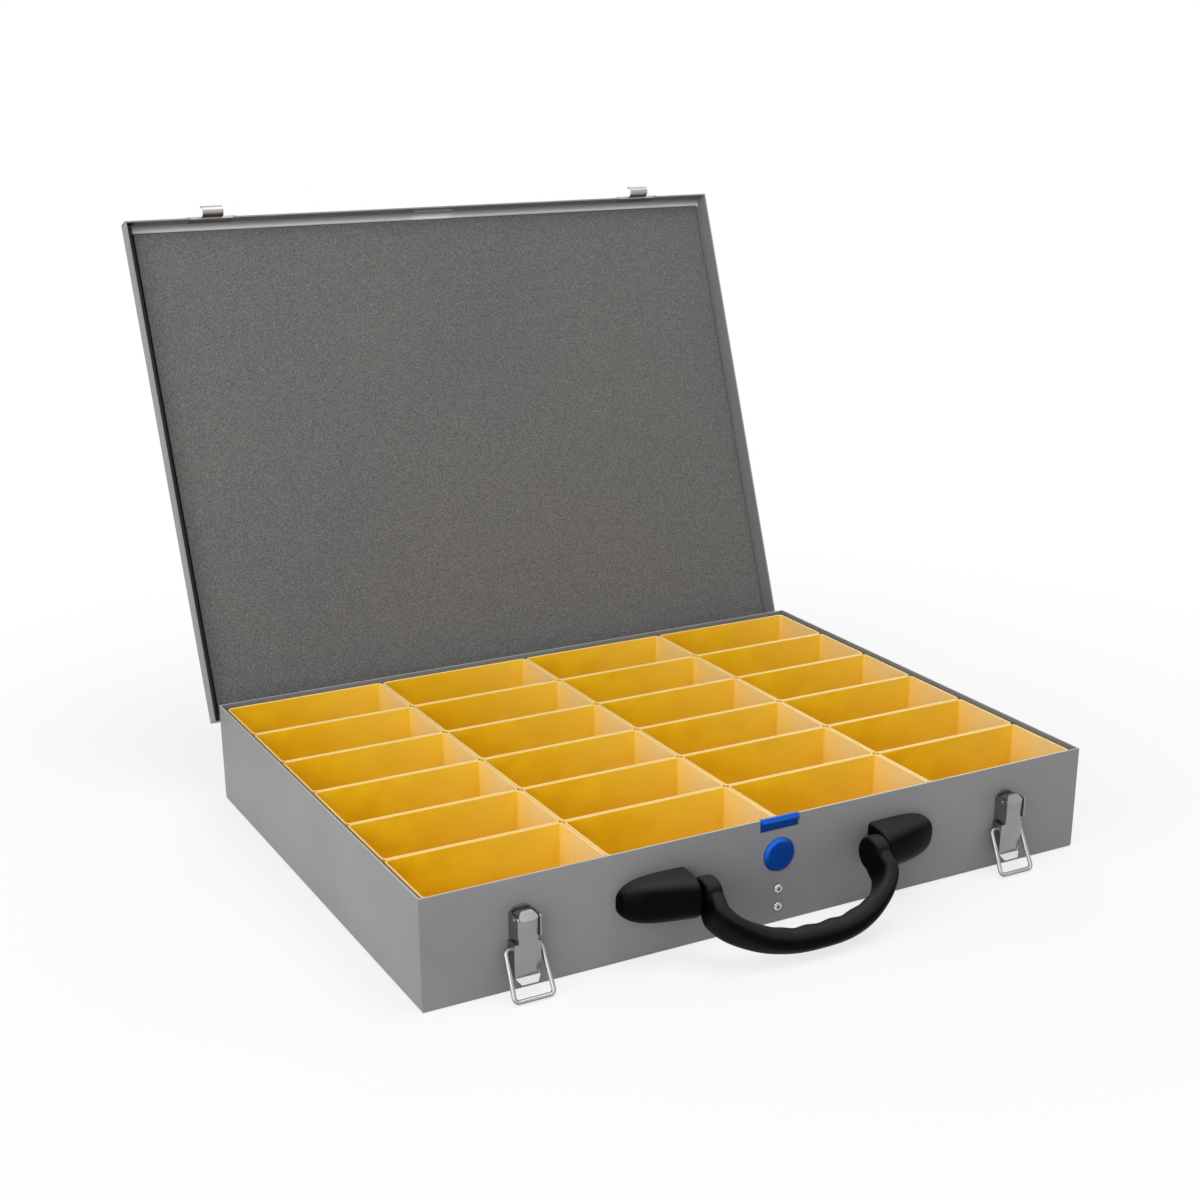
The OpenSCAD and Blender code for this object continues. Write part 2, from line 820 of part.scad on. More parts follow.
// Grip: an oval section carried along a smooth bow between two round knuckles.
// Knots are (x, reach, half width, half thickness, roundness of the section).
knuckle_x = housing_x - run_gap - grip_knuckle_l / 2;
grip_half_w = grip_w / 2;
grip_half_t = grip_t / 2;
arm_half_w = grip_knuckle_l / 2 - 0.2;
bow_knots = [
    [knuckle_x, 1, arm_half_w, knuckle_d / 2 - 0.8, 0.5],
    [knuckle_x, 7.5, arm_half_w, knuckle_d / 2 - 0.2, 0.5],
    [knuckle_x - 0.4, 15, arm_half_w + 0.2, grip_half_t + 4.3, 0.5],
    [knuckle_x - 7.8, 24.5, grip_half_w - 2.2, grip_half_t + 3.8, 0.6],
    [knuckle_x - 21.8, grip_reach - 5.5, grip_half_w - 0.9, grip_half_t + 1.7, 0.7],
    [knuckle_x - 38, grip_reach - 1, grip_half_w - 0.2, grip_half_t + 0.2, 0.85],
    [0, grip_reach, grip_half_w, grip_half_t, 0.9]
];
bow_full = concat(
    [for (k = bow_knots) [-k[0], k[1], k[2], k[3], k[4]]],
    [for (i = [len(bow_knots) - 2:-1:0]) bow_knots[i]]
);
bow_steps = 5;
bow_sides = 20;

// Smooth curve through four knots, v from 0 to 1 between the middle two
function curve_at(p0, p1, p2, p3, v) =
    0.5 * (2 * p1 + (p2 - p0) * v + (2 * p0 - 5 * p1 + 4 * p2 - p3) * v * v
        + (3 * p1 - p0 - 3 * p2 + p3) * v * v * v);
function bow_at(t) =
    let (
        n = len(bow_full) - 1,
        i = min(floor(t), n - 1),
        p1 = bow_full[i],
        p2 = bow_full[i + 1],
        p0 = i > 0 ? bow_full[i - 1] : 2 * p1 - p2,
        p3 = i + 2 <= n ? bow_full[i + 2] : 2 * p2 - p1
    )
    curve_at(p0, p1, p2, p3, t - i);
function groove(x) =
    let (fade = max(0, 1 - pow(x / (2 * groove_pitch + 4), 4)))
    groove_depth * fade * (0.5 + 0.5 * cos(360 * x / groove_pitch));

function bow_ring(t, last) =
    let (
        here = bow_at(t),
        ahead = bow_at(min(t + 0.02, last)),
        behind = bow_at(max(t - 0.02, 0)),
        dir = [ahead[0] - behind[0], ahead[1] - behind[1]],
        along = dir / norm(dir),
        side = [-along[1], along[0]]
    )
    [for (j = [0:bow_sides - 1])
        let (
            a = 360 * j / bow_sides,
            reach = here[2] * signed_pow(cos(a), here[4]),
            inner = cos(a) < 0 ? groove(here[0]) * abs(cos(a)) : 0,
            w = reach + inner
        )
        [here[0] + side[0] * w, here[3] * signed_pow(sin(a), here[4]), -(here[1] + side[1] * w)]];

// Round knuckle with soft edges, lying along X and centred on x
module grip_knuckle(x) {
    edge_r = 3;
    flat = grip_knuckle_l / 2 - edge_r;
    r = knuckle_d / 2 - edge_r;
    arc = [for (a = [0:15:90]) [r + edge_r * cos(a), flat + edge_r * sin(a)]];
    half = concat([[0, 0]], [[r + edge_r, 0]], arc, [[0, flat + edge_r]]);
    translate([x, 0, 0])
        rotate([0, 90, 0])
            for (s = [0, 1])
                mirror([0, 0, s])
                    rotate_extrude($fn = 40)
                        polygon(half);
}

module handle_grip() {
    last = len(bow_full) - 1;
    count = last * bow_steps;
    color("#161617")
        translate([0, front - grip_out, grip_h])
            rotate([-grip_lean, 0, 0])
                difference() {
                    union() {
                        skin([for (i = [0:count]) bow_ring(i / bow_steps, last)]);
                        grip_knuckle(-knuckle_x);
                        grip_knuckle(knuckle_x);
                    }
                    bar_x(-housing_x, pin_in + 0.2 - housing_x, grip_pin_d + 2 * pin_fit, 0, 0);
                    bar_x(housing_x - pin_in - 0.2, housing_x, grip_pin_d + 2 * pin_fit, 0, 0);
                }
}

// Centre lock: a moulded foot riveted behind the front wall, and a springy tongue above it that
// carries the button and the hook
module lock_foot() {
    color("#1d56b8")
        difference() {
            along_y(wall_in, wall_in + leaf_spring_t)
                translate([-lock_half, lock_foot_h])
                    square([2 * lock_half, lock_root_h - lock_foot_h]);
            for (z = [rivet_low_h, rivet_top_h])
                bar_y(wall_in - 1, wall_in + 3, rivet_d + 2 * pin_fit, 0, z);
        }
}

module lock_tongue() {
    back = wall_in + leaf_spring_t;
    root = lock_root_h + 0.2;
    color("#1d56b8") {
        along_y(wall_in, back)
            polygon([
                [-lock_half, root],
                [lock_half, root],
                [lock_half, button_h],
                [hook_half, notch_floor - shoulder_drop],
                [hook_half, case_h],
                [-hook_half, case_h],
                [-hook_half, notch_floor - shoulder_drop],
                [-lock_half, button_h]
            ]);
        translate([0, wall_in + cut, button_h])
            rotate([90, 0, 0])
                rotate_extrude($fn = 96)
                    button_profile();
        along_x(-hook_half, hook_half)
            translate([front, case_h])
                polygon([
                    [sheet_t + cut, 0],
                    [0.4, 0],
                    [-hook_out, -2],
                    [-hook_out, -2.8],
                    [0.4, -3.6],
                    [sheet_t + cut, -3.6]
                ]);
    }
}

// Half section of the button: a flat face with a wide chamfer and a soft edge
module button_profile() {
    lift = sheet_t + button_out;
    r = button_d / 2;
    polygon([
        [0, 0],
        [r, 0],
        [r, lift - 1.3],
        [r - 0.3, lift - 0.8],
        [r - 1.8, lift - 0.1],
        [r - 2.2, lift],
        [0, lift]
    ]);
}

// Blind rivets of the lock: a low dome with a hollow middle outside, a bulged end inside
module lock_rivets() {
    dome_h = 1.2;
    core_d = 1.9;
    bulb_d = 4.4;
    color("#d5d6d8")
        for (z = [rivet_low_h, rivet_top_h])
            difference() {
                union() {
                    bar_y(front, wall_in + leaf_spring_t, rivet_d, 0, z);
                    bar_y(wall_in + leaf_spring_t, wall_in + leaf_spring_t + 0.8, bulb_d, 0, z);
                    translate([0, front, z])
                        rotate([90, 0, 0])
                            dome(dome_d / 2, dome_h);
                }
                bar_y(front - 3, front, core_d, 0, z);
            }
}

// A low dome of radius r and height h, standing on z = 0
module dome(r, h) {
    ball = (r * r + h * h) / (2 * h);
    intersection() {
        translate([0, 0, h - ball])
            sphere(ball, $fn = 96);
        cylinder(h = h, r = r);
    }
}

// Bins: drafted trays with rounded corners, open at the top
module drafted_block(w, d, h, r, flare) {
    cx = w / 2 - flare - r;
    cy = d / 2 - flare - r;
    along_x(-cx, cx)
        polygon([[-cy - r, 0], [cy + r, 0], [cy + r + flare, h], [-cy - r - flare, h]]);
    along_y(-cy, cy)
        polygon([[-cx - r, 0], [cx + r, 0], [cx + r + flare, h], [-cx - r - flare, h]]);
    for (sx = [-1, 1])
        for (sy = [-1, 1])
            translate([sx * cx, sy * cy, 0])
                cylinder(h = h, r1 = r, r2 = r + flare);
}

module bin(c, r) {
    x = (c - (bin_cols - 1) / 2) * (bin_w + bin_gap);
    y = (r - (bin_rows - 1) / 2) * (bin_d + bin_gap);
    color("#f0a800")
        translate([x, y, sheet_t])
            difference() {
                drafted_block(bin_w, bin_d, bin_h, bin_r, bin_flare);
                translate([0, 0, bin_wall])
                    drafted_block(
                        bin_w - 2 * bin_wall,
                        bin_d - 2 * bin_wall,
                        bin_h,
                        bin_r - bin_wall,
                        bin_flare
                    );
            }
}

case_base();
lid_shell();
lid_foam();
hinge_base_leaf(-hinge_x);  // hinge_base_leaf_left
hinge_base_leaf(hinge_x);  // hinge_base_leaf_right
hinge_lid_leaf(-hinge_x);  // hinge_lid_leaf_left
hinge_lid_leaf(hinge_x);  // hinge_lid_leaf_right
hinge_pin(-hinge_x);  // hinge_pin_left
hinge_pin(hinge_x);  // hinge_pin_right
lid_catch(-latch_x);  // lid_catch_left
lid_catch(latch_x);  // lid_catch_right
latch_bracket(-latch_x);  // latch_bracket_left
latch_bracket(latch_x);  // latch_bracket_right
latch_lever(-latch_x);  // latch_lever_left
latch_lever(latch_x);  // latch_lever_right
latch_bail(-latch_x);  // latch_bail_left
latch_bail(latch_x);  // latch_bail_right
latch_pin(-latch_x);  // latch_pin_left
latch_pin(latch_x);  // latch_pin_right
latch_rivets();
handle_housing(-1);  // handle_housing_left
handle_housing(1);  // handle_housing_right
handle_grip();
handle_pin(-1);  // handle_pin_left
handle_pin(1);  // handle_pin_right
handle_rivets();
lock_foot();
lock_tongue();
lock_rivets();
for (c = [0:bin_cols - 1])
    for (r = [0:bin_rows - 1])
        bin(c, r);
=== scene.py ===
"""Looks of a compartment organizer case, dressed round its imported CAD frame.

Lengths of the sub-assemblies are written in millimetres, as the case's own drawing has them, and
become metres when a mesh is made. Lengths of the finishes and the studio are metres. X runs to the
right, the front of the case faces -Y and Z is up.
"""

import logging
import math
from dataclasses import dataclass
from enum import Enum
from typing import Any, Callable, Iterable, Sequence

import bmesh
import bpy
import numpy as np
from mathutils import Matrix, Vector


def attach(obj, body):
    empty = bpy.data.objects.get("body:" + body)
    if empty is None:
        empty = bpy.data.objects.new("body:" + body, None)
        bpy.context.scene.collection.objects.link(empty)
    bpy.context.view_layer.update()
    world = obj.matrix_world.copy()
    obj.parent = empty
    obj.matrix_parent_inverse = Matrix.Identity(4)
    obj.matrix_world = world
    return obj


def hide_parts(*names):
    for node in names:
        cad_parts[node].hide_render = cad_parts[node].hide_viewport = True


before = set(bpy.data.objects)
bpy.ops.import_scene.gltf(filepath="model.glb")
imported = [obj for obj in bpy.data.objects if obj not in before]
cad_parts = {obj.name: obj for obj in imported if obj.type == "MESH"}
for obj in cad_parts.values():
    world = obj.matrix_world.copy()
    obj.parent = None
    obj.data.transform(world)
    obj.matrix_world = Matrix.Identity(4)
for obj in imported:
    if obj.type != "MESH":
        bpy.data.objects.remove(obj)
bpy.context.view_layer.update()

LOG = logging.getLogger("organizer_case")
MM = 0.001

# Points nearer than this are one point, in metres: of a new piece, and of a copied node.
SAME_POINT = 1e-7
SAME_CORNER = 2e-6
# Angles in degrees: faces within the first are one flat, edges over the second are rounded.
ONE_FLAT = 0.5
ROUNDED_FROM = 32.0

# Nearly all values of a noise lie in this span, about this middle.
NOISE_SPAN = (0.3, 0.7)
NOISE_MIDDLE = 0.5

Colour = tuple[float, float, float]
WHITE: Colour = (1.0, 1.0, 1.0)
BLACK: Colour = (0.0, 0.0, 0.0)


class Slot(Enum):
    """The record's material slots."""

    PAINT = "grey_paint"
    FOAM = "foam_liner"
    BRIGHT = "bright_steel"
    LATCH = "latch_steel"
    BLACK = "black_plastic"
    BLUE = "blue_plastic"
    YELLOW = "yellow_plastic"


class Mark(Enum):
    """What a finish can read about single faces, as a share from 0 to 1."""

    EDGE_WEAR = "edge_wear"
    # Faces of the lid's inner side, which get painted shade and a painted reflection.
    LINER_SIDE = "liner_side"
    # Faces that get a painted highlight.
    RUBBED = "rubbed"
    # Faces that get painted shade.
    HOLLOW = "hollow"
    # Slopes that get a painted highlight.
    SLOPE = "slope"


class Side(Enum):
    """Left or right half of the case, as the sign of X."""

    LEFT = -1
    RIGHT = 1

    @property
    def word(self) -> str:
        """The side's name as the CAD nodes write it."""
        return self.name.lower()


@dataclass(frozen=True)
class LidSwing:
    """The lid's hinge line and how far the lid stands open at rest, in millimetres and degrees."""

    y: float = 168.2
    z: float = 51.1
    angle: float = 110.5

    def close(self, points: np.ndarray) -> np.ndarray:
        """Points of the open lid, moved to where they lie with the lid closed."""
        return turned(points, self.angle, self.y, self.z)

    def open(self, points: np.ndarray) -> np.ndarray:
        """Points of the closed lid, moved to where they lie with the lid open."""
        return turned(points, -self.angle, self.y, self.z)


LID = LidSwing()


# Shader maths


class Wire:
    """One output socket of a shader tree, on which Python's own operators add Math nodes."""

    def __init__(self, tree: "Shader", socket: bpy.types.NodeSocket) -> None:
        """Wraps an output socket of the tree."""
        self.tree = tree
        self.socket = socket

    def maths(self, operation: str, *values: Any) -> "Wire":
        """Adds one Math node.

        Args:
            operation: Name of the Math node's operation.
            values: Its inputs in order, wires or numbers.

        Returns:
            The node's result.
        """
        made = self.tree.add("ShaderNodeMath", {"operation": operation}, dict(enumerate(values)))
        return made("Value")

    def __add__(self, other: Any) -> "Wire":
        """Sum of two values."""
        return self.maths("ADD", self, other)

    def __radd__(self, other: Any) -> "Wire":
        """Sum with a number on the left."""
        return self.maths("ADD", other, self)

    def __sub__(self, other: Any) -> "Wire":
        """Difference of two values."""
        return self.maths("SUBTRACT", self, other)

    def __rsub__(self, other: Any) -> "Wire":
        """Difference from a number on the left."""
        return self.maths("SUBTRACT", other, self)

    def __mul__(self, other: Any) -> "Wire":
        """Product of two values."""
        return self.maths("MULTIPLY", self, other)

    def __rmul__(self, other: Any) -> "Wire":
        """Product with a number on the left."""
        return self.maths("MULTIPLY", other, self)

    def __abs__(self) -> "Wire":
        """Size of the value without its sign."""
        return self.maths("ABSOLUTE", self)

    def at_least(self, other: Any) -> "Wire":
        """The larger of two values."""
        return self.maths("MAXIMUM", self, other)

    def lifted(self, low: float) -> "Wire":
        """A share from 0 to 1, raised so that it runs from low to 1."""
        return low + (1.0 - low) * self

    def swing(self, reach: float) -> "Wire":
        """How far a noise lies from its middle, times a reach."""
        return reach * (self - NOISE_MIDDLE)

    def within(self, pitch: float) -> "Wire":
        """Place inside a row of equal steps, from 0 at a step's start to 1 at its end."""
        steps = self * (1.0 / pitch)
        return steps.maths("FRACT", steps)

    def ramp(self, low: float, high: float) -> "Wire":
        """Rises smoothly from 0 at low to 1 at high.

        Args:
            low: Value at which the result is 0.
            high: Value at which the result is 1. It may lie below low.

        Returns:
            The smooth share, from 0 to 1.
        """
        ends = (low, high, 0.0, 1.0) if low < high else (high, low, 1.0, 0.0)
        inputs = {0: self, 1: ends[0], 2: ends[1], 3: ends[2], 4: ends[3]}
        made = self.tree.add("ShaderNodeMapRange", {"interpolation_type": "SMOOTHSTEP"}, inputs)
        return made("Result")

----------

_Task prompt_
Collect each line containing the string "None".

_Exercise output_
    if empty is None:
        empty = bpy.data.objects.new("body:" + body, None)
    obj.parent = None
    def __init__(self, tree: "Shader", socket: bpy.types.NodeSocket) -> None:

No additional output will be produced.